In director Shalimar Preuss’ debut feature My Blue-Eyed Kid (Ma belle gosse), 17 year old Maden (Lou Aziosmanoff) sullenly makes her way through a summertime vacation in a seaside town with her divorced, and seemingly somewhat estranged father, her brother Vadim, and her cousins. She’s rarely ever wants to do anything, but she gets through the days writing letters to a 34 year old pen pal that’s incarcerated in a nearby penitentiary.

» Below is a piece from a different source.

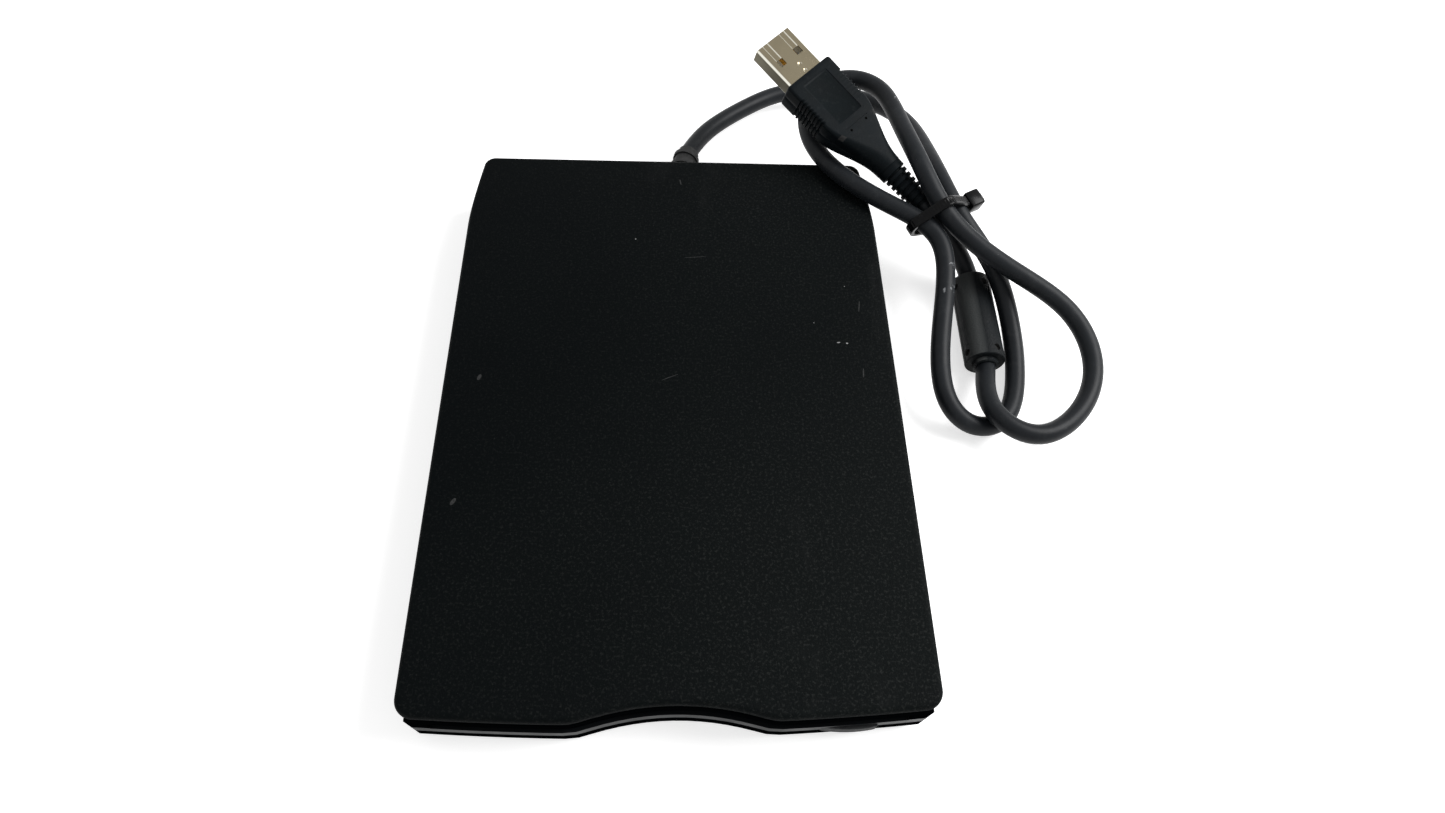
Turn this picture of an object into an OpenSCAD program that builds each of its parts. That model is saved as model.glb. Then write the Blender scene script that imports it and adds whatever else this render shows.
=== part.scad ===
// External floppy drive with its lead tied up in loops.
// Z is up, X runs to the right and the bezel faces negative Y.

/* [Case] */
// Room between a disk's side and the outside of the case
side_room = 6.5; // [6:0.1:8]
// Length of case behind the frame, for the motor and the boards
tail_l = 33.5; // [30:0.5:40]
// Room between the slot and the roof
head_room = 2.5; // [2.3:0.1:4]
// Wall of the covers
case_wall = 1.4; // [1.2:0.1:1.6]
// Height at which the covers part
split_z = 8; // [7:0.5:9]
// Radius of the front's long bow
bow_r = 650; // [500:25:900]
// Radius of the front corners in plan
front_corner_r = 3.8; // [3:0.2:5]
// Radius of the back corners in plan
back_corner_r = 3; // [2:0.5:5]
// How far each side draws in at the back
taper_in = 2.3; // [1:0.1:3]
// Length of side that draws in
taper_l = 22.5; // [16:0.5:28]
// Rounding of the top edge
top_edge_r = 1.2; // [0.8:0.1:1.3]
// Rounding of the bottom edge
bottom_edge_r = 1; // [0.6:0.1:1.2]
// Height of a foot below the bottom cover
foot_h = 0.8; // [0.6:0.1:1.2]
// Radius of a foot
foot_r = 4; // [3:0.5:5]

/* [Finger notch] */
// Half the width of the notch
notch_half = 19; // [16:0.5:22]
// Depth of the notch at its middle
notch_depth = 3.4; // [2.5:0.1:3.8]
// Softness of the notch's two ends
notch_soft = 0.25; // [0.1:0.05:0.5]

/* [Bezel] */
// Width of cover that shows at each side of the bezel
bezel_side = 2; // [1.6:0.1:2.4]
// Thickness of the bezel's face
bezel_t = 2; // [1.6:0.1:2.2]
// How far the bezel stands proud of the covers
bezel_proud = 0.3; // [0.1:0.1:0.5]
// Height of the lip that each cover keeps past the bezel
bezel_lip = 1.8; // [1.6:0.1:2]
// Depth of the slot's throat behind the bezel's foremost point
throat_l = 5.9; // [5.7:0.1:6.2]
// Wall of the slot's throat
throat_wall = 1; // [0.8:0.1:1.2]

/* [Disk] */
// Width of a disk
disk_w = 90; // [89.8:0.1:90.2]
// Thickness of a disk
disk_t = 3.3; // [3.2:0.05:3.4]
// Room above and below a disk in the slot
disk_room = 0.45; // [0.4:0.05:0.5]
// Room beside a disk in the slot
disk_side_room = 1; // [0.6:0.1:1.2]
// Height of the slot's lower lip
slot_z = 8.9; // [8.8:0.05:9]
// How far a disk sinks onto the spindle
drop = 1.8; // [1.6:0.1:1.9]

/* [Eject button] */
// Width of the button
button_w = 11; // [9:0.5:12]
// Height of the button
button_h = 3.8; // [3.4:0.1:4]
// Distance from the button's middle to the side of the case
button_inset = 17; // [15:0.5:18.5]
// How far the button stands proud of the bezel
button_proud = 0.6; // [0.3:0.1:0.8]
// Gap around the button
button_gap = 0.2; // [0.15:0.05:0.3]
// Travel of the button and its plate
eject_travel = 4.5; // [4:0.1:4.8]

/* [Spindle] */
// Distance of the spindle behind the bezel's face
spindle_in = 50.5; // [49.5:0.5:51.5]
// Radius of the rotor
rotor_r = 19; // [17:0.5:20]
// Radius of the rotor's shaft
shaft_r = 1; // [0.8:0.1:1.2]
// Radius of the spindle pin
spindle_pin_r = 1.95; // [1.8:0.05:2]
// Number of coils
coil_count = 9; // [6:3:12]

/* [Heads] */
// Distance of the outermost track behind the spindle
track_r = 39.5; // [39:0.5:40]
// Travel of the heads
head_travel = 15.5; // [14:0.5:15.5]
// Radius of the guide rod
rod_r = 1.2; // [1:0.1:1.4]
// Radius of the lead screw
screw_r = 1.3; // [1.1:0.1:1.5]
// Radius of the stepper motor
stepper_r = 5; // [4.5:0.1:5.2]
// Length of the stepper motor
stepper_l = 14; // [12:0.5:16]

/* [Lead] */
// Diameter of the lead
cord_d = 4.8; // [4.6:0.1:5]
// Diameter of the ferrite bead
bead_d = 10; // [9.6:0.2:10.4]
// Thickness of the cable tie
tie_t = 1; // [0.8:0.1:1.2]
// Width of the cable tie
tie_w = 2.5; // [2.2:0.1:3.6]

/* [Plug] */
// Width of the metal shell
shell_w = 12; // [11.8:0.1:12.2]
// Height of the metal shell
shell_h = 4.5; // [4.3:0.1:4.6]
// Wall of the metal shell
shell_wall = 0.3; // [0.25:0.05:0.4]
// Length of shell that shows
shell_l = 12.8; // [12:0.1:13.5]
// Width of the moulded body
plug_w = 15.6; // [15:0.1:16]
// Height of the moulded body
plug_h = 7.6; // [7.2:0.1:8]
// Length of the moulded body
plug_l = 32; // [30:0.5:34]
// Length of the ribbed relief
relief_l = 13; // [12:0.5:14]

/* [Hidden] */
$fn = 48;
over = 0.5;
fit = 0.05;
slide_gap = 0.2;

black_plastic = [0.06, 0.06, 0.065];
satin_plastic = [0.12, 0.12, 0.125];
zinc_steel = [0.62, 0.64, 0.66];
bright_steel = [0.78, 0.79, 0.8];
board_green = [0.05, 0.3, 0.16];
white_plastic = [0.85, 0.85, 0.82];
brass_gold = [0.8, 0.62, 0.25];
copper = [0.72, 0.4, 0.22];
rubber_black = [0.08, 0.08, 0.08];

// Places along the drive, measured from the spindle, the frame and the back wall
carrier_overhang = 7.5;
carrier_reach = track_r + carrier_overhang;
frame_reach = 12;
case_w = disk_w + 2 * side_room;
case_l = spindle_in + carrier_reach + frame_reach + tail_l;
slot_h = disk_t + 2 * disk_room;
slot_w = disk_w + 2 * disk_side_room;
slot_top = slot_z + slot_h;
case_h = slot_top + head_room + case_wall;
bezel_w = case_w - 2 * bezel_side;
face_y = -case_l / 2;
back_y = case_l / 2;
spindle_y = face_y + spindle_in;
head_y = spindle_y + track_r;
carrier_back_y = spindle_y + carrier_reach;
frame_back_y = carrier_back_y + frame_reach;
button_x = case_w / 2 - button_inset;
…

That’s all there is in the way of any sort of plot, but Preuss’ main focus on the sometimes painfully awkward feelings of youthful infatuation and obsession doesn’t need much more explanation. While it’s never abundantly clear if Maden genuinely has affections for her letter writing friend or if her connection is something more akin to a close friendship borne from the need to feel important to someone, it serves as an underlining to the fractured relationship to her father. It’s quite a realistic portrait of estrangement. Not only does Maden seem genuinely uncomfortable and disinterested with her cousins (really only ever speaking to Vadim, and even then only in small doses), but her father’s impatience with what he has to see as a last ditch effort to communicate with his kids doesn’t help matters any.
In a tense, but darkly humourous segment in a film full of purposefully halting moments, Maden’s father gets frustrated and gives up on trying to teach her how to drive a car with a standard transmission after only a few minutes. He’s the type of parent who will act nice to their child’s face, but if everyone else around him perceives there to be a problem, he’ll also be the first person to put her down behind her back. It’s this kind of give and take that Preuss’ handles quite subtly to make it easy for viewers to understand Maden’s need for a sense of belonging and to be wanted by someone in any capacity; even by a complete stranger.
Preuss commands a kind of freewheeling style that at first seems like it would be building to a pretty straightforward conclusion, but in the most delightful thing about an already imminently likeable film, it ultimately leads to not one, but two unexpected places that equally suggest that the younger members of this family have a capacity for remarkable levelheadedness when they want to. It’s a film that definitely showcases how teenagers have far more logical and emotional intelligence than adults tend to give them credit for. Even when Maden’s cousins discover her correspondence, while their natural reaction is to snicker and gossip, their ultimate confronting of her with their worries and thoughts is refreshingly devoid of bullshit. It proves that even the most serious seeming of situations can be handled gracefully by a generation generally thought of as always resorting to histrionics to get their points across. It’s certainly a breath of fresh air.
Also screening alongside the main feature are a pair of films that depict a different sort of seaside existence, taking place in the decidedly colder Canadian Maritimes, with both also from female filmmakers. Cape Breton filmmaker Ashley McKenzie’s 15 minute short Stray follows a 9 year old girl’s journey through a harsh, cold looking industrial town in search of something beautiful.
On the older end of the spectrum, but no less harsh and cold looking, is the hour long Canadian-Mexican co-production Fogo from Yulene Olaizola, a drama following some old salts on a rapidly inhospitable growing island in northern Newfoundland. Down to their last brews and a few rotten potatoes, these men devoted to a hardscrabble life are faced with a choice when their run down community is mere days away from a final evacuation of all residents before the land gives way completely to becoming part of the tundra. An intimate and heart wrenching look at the inability for some people to refuse to give up their cultural identities, Fogo is certainly mournful, but it comes with a great deal of inner strength and wonderful performances. It’s easy to see why it was selected to play the prestigious Directors’ Fortnight at Cannes this year.
It all adds up to an incredible value (because, you know, it’s free), with three films worth checking out that viewers most likely won’t have another chance to sit down with any time soon.